### AIM OF THE TASK
Please take the entries below from the first line through the line containing "description=description, default=default, **limits)" and repeat them exactly, leaving out everything after.

### DATASET RECORDS
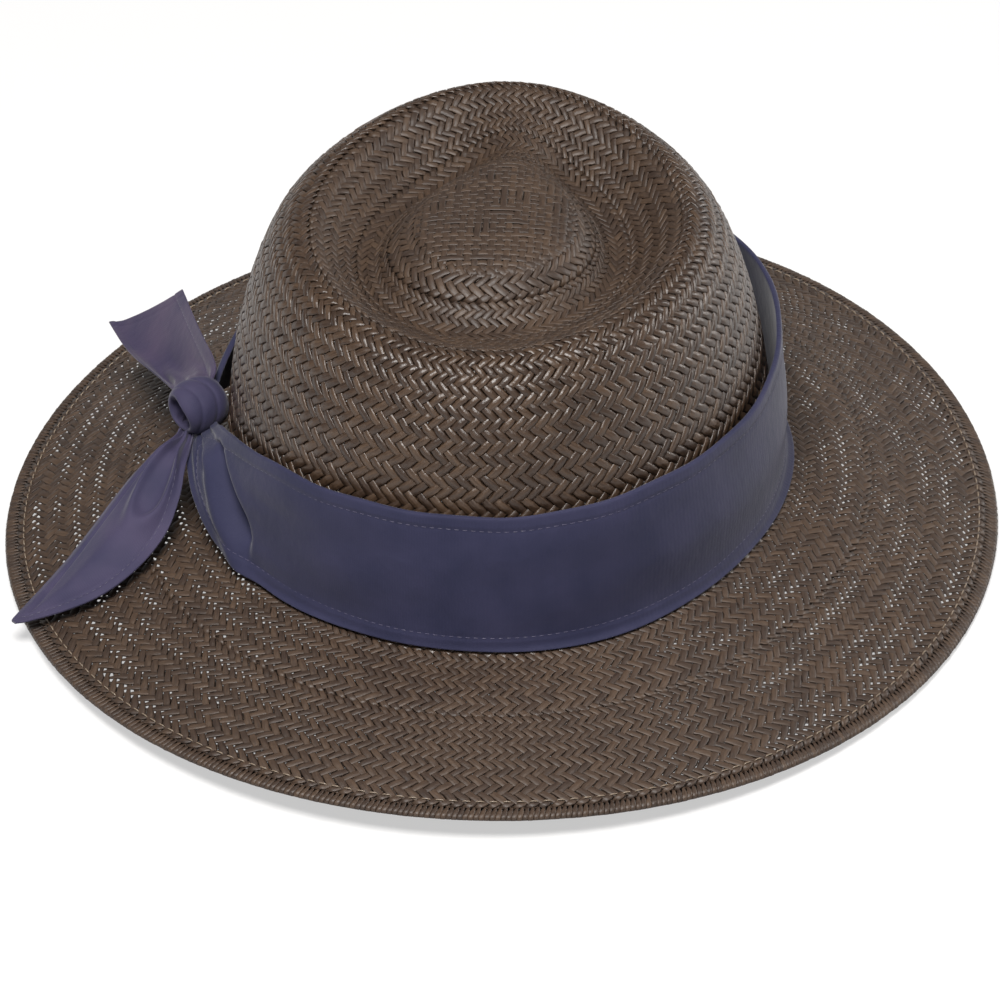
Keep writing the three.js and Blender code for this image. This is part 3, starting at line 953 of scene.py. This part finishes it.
def floor_material(settings):
    """A light table's opal acrylic, lit from below so that it stays pale in the hat's shade."""
    sockets = {
        "Base Color": (*settings.floor_colour, 1.0),
        "Roughness": 0.9,
        "Emission Color": (1, 1, 1, 1),
        "Emission Strength": settings.floor_glow,
    }
    return new_material("Opal acrylic, lit from below", sockets)[0]


# ---- Settings --------------------------------------------------------------


def colour_setting(name, description, colour):
    return FloatVectorProperty(
        name=name, description=description, subtype="COLOR", default=from_hex(colour), min=0, max=1
    )


def number_setting(name, description, default, **limits):
    return FloatProperty(name=name, description=description, default=default, **limits)


class FedoraStraw(bpy.types.PropertyGroup):
    # The ramp runs from dark to light with each strand's own tint and with the creases, which darken it as
    # painted shade.
    dark: colour_setting("Dark", "The straw's brown in its creases", "#271c16")
    middle: colour_setting("Middle", "The straw's usual brown", "#382a20")
    light: colour_setting("Light", "The straw's brown on its palest strands", "#4b3a2c")
    thread: colour_setting("Hem Thread", "Colour of the thread round the brim", "#7a6c5d")
    gloss: number_setting(
        "Polish", "Roughness of the straw where it is smoothest", 0.28, subtype="FACTOR", min=0, max=1
    )
    stitch_pitch: number_setting("Stitch Pitch", "From one stitch of the hem to the next, mm", 3.8, min=1)
    seed: IntProperty(name="Seed", description="Picks the straw's irregularities", default=7, min=0)


class FedoraScarf(bpy.types.PropertyGroup):
    band_dark: colour_setting("Band, Dark", "The folded band's navy where the dye took most", "#191b38")
    band_light: colour_setting("Band, Light", "The folded band's navy where it is worn", "#262642")
    # The knot's navy is lighter than the band's. The lower end wears it too, darker than the upper end's
    # navy: painted shade.
    knot_dark: colour_setting("Knot, Dark", "The knot's navy where the dye took most", "#292742")
    knot_light: colour_setting("Knot, Light", "The knot's navy where it is worn", "#39334d")
    # The ends' navy is painted light, lighter than the knot's, as if light shone through the thin cloth.
    # Only the upper end wears it.
    painted_lit_end_dark: colour_setting("Ends, Dark", "The thin ends' navy where the dye took most", "#2c2643")
    painted_lit_end_light: colour_setting("Ends, Light", "The thin ends' navy where it is worn", "#41364e")
    thread: colour_setting("Thread", "Colour of the scarf's hem stitches", "#4d4a5e")
    band_pieces: IntProperty(name="Band Pieces", description="Facets along the band", default=760, min=60)


class FedoraStage(bpy.types.PropertyGroup):
    floor_colour: colour_setting("Floor Colour", "Colour of the floor", "#9a9a9a")
    floor_glow: number_setting("Floor Glow", "How brightly the floor is lit from below", 0.54, min=0)
    room_light: number_setting("Room Light", "Light from all round, above the horizon", 0.16, min=0)
    horizon_light: number_setting("Horizon Light", "Light from all round, at the horizon", 0.85, min=0)
    key_light: number_setting("Overhead Light", "Power of the lamp above the hat", 64, unit="POWER", min=0)
    side_light: number_setting(
        "Side Light", "Power of the lamp at the wearer's right", 28, unit="POWER", min=0
    )
    camera_rise: number_setting(
        "Camera Rise", "The camera's angle above the brim", math.radians(33), subtype="ANGLE"
    )
    camera_turn: number_setting(
        "Camera Turn", "How far the hat's front is turned to the right", math.radians(3.07), subtype="ANGLE"
    )
    camera_roll: number_setting(
        "Camera Roll", "How far the hat leans sideways in view", math.radians(-0.93), subtype="ANGLE"
    )
    camera_distance: number_setting(
        "Camera Distance", "From the camera to the middle of the hat", 1.6, unit="LENGTH"
    )
    scale: number_setting("Scale", "How many picture widths one metre takes at the hat", 3.26)
    shift_across: number_setting("Shift Across", "Frame's shift, as a share of its width", -0.0007)
    shift_up: number_setting("Shift Up", "Frame's shift upwards, as a share of its width", -0.045)


# ---- Operators -------------------------------------------------------------


def dress(piece, material, node):
    """Gives a piece its material, hangs it on the root body and hides the CAD node that it stands for."""
    piece.data.materials.clear()
    piece.data.materials.append(material)
    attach(piece, "root")
    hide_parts(node)


class FEDORA_OT_straw(bpy.types.Operator):
    """Weave the crown and the brim, strand by strand"""

    bl_idname = "fedora.straw"
    bl_label = "Weave the Straw"

    def execute(self, context):
        settings = context.scene.fedora_straw
        rng = np.random.default_rng(settings.seed)
        gloss = settings.gloss
        plump = straw_material("Calendered paper straw, dyed dark brown", settings, 0.75, gloss)
        pressed = straw_material("Pressed paper straw, dyed dark brown", settings, 0.4, gloss + 0.14)
        groups = {}
        for ring in RINGS:
            groups.setdefault(ring.piece, []).append(woven_ring(ring, rng))
        groups["crown_tip_straw"] += plain_patch(rng)
        groups["brim_hem_straw"] = [folded_hem(rng)]
        for name, meshes in groups.items():
            material = plump if name == "crown_wall_straw" else pressed
            dress(join_meshes(name, meshes), material, "straw_body")
        thread = thread_material("Glazed cotton thread, taupe", settings.thread)
        sewn = hem_stitches(settings.stitch_pitch)
        dress(join_meshes("brim_stitches", [sewn]), thread, "straw_body")
        return {"FINISHED"}


class FEDORA_OT_scarf(bpy.types.Operator):
    """Wrap the scarf round the crown, knot it and lay its two ends"""

    bl_idname = "fedora.scarf"
    bl_label = "Tie the Scarf"

    def execute(self, context):
        settings = context.scene.fedora_scarf
        # One cotton in three navies that differ by painted light and shade: the upper end painted lightest,
        # the lower end in the knot's darker navy as painted shade.
        cotton = "Brushed plain-woven cotton, dyed navy, "
        double = cotton_material(cotton + "folded double", settings.band_dark, settings.band_light)
        knot_and_shaded_end_cotton = cotton_material(cotton + "knot, and lower end in painted shade", settings.knot_dark, settings.knot_light)
        single = cotton_material(cotton + "single", settings.painted_lit_end_dark, settings.painted_lit_end_light)
        band = cloth_grid("band_cloth", settings.band_pieces, 100, (580, 150), band_shape)
        knot = cloth_grid("knot_cloth", 120, 120, (60, 50), knot_shape)
        upper = cloth_grid("upper_tail_cloth", 150, 120, (80, 60), tail_shape(UPPER_TAIL, upper_relief))
        lower = cloth_grid("lower_tail_cloth", 160, 120, (90, 50), tail_shape(LOWER_TAIL, lower_relief))
        dress(band, double, "scarf_band")
        dress(knot, knot_and_shaded_end_cotton, "scarf_knot")
        dress(upper, single, "tail_upper")
        dress(lower, knot_and_shaded_end_cotton, "tail_lower")
        thread = thread_material("Mercerised cotton thread, slate", settings.thread)
        dress(join_meshes("band_stitches", band_stitches()), thread, "scarf_band")
        sewn = tail_stitches(LOWER_TAIL, lower_relief, inset=2.2, at_left=True, start=0.3, end=0.97)
        dress(join_meshes("lower_tail_stitches", [sewn]), thread, "tail_lower")
        sewn = tail_stitches(UPPER_TAIL, upper_relief, inset=4.4, at_left=False, start=0.3, end=0.96)
        dress(join_meshes("upper_tail_stitches", [sewn]), thread, "tail_upper")
        return {"FINISHED"}


def add_light(name, location, size, power, colour):
    """A rectangular lamp that faces the hat."""
    data = bpy.data.lights.new(name, "AREA")
    data.shape = "RECTANGLE"
    data.size, data.size_y = size
    data.energy = power
    data.color = colour
    light = bpy.data.objects.new(name, data)
    bpy.context.collection.objects.link(light)
    light.location = location
    light.rotation_euler = (-light.location).to_track_quat("-Z", "Y").to_euler()


def light_room(scene, settings):
    """Light from all round, palest at the horizon so that a low view has a pale background."""
    world = bpy.data.worlds.new("soft room")
    scene.world = world
    world.use_nodes = True
    tree = world.node_tree
    background = tree.nodes["Background"]
    background.inputs["Color"].default_value = (1, 1, 1, 1)
    direction = add_node(tree, "ShaderNodeTexCoord").outputs["Generated"]
    height = add_node(tree, "ShaderNodeSeparateXYZ", links={"Vector": direction}).outputs["Z"]
    fall = {
        "From Min": 0.05,
        "From Max": 0.18,
        "To Min": settings.horizon_light,
        "To Max": settings.room_light,
    }
    strength = add_node(tree, "ShaderNodeMapRange", values=fall, links={"Value": height})
    tree.links.new(strength.outputs["Result"], background.inputs["Strength"])


def aim_camera(settings):
    """Looks at the hat from behind and above."""
    hat_in_view = Matrix.Rotation(settings.camera_roll, 3, "Y")
    hat_in_view = hat_in_view @ Matrix.Rotation(-settings.camera_turn, 3, "Z")
    hat_in_view = hat_in_view @ Matrix.Rotation(math.pi, 3, "Z")
    towards_hat = Matrix.Rotation(math.pi / 2 - settings.camera_rise, 3, "X")
    facing = hat_in_view.transposed() @ towards_hat
    data = bpy.data.cameras.new("camera")
    data.lens = settings.scale * settings.camera_distance * data.sensor_width
    data.shift_x = settings.shift_across
    data.shift_y = settings.shift_up
    data.clip_end = 20
    camera = bpy.data.objects.new("camera", data)
    bpy.context.collection.objects.link(camera)
    camera.matrix_world = facing.to_4x4()
    back = facing.col[2] * settings.camera_distance
    camera.location = (back.x, back.y, back.z + STAND * MM)
    bpy.context.scene.camera = camera


class FEDORA_OT_stage(bpy.types.Operator):
    """Lay the floor and set up the lights and the camera"""

    bl_idname = "fedora.stage"
    bl_label = "Set the Stage"

    def execute(self, context):
        settings = context.scene.fedora_stage
        bm = bmesh.new()
        bmesh.ops.create_grid(bm, x_segments=1, y_segments=1, size=6)
        floor = object_from("floor", bm)
        floor.data.materials.append(floor_material(settings))
        light_room(context.scene, settings)
        add_light("overhead", (0.15, 0.85, 1.85), (0.9, 0.7), settings.key_light, (1.0, 0.98, 0.96))
        add_light("side", (-2.05, -1.25, 0.85), (0.5, 1.0), settings.side_light, (1.0, 0.97, 0.94))
        aim_camera(settings)
        context.scene.view_settings.view_transform = "Standard"
        return {"FINISHED"}


class FEDORA_PT_panel(bpy.types.Panel):
    bl_label = "Straw Fedora"
    bl_idname = "FEDORA_PT_panel"
    bl_space_type = "VIEW_3D"
    bl_region_type = "UI"
    bl_category = "Fedora"

    def draw(self, context):
        for group, operator in (
            (context.scene.fedora_straw, "fedora.straw"),
            (context.scene.fedora_scarf, "fedora.scarf"),
            (context.scene.fedora_stage, "fedora.stage"),
        ):
            box = self.layout.box()
            for name in group.bl_rna.properties.keys():
                if name not in ("rna_type", "name"):
                    box.prop(group, name)
            box.operator(operator)


CLASSES = (
    FedoraStraw,
    FedoraScarf,
    FedoraStage,
    FEDORA_OT_straw,
    FEDORA_OT_scarf,
    FEDORA_OT_stage,
    FEDORA_PT_panel,
)


def register():
    for cls in CLASSES:
        bpy.utils.register_class(cls)
    bpy.types.Scene.fedora_straw = PointerProperty(type=FedoraStraw)
    bpy.types.Scene.fedora_scarf = PointerProperty(type=FedoraScarf)
    bpy.types.Scene.fedora_stage = PointerProperty(type=FedoraStage)


def unregister():
    del bpy.types.Scene.fedora_stage
    del bpy.types.Scene.fedora_scarf
    del bpy.types.Scene.fedora_straw
    for cls in reversed(CLASSES):
        bpy.utils.unregister_class(cls)


def main():
    register()
    bpy.ops.fedora.straw()
    bpy.ops.fedora.scarf()
    bpy.ops.fedora.stage()


if __name__ == "__main__":
    main()
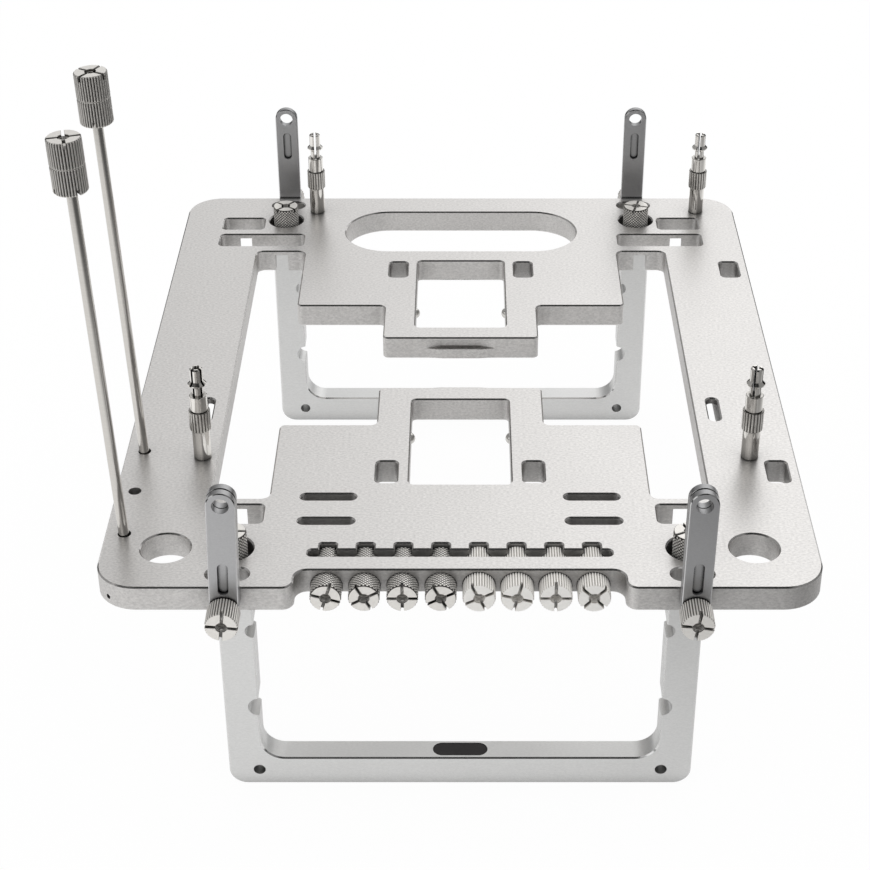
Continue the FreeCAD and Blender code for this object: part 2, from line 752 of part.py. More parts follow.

### FINAL RESULT
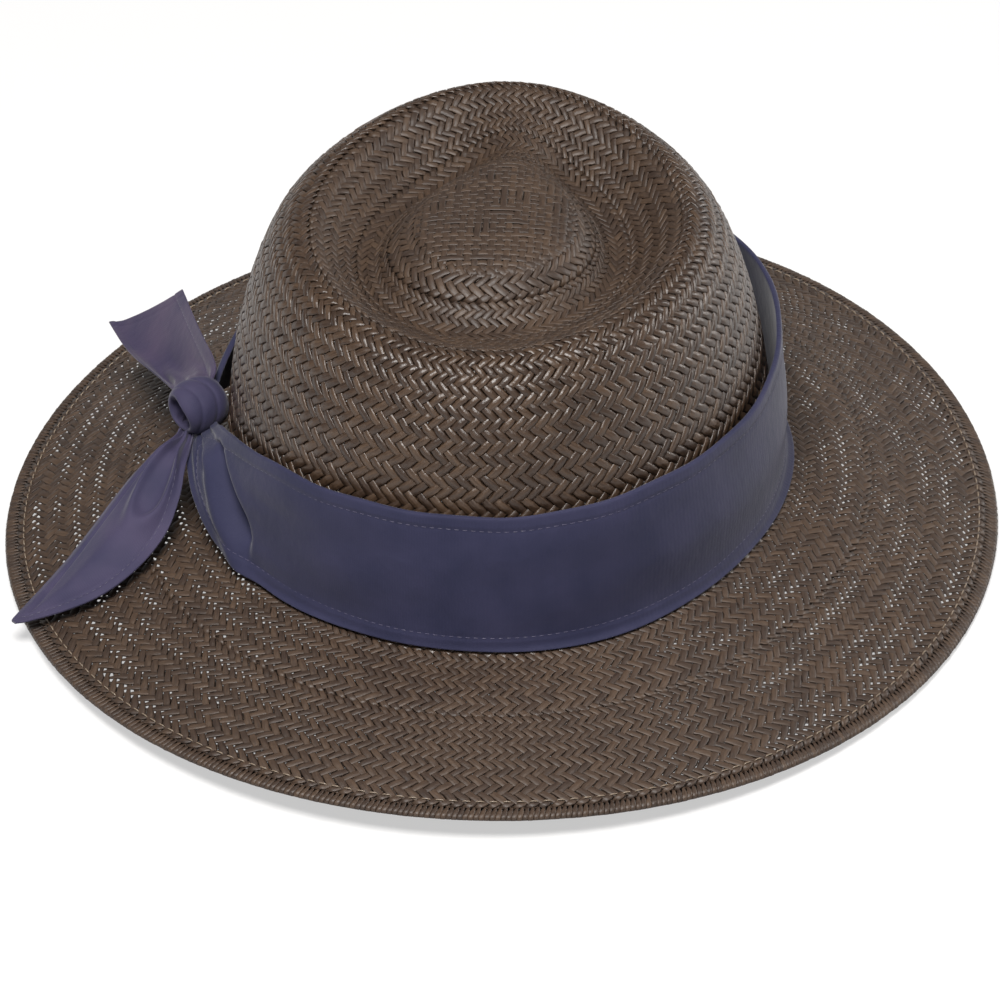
Keep writing the three.js and Blender code for this image. This is part 3, starting at line 953 of scene.py. This part finishes it.
def floor_material(settings):
    """A light table's opal acrylic, lit from below so that it stays pale in the hat's shade."""
    sockets = {
        "Base Color": (*settings.floor_colour, 1.0),
        "Roughness": 0.9,
        "Emission Color": (1, 1, 1, 1),
        "Emission Strength": settings.floor_glow,
    }
    return new_material("Opal acrylic, lit from below", sockets)[0]


# ---- Settings --------------------------------------------------------------


def colour_setting(name, description, colour):
    return FloatVectorProperty(
        name=name, description=description, subtype="COLOR", default=from_hex(colour), min=0, max=1
    )


def number_setting(name, description, default, **limits):
    return FloatProperty(name=name, description=description, default=default, **limits)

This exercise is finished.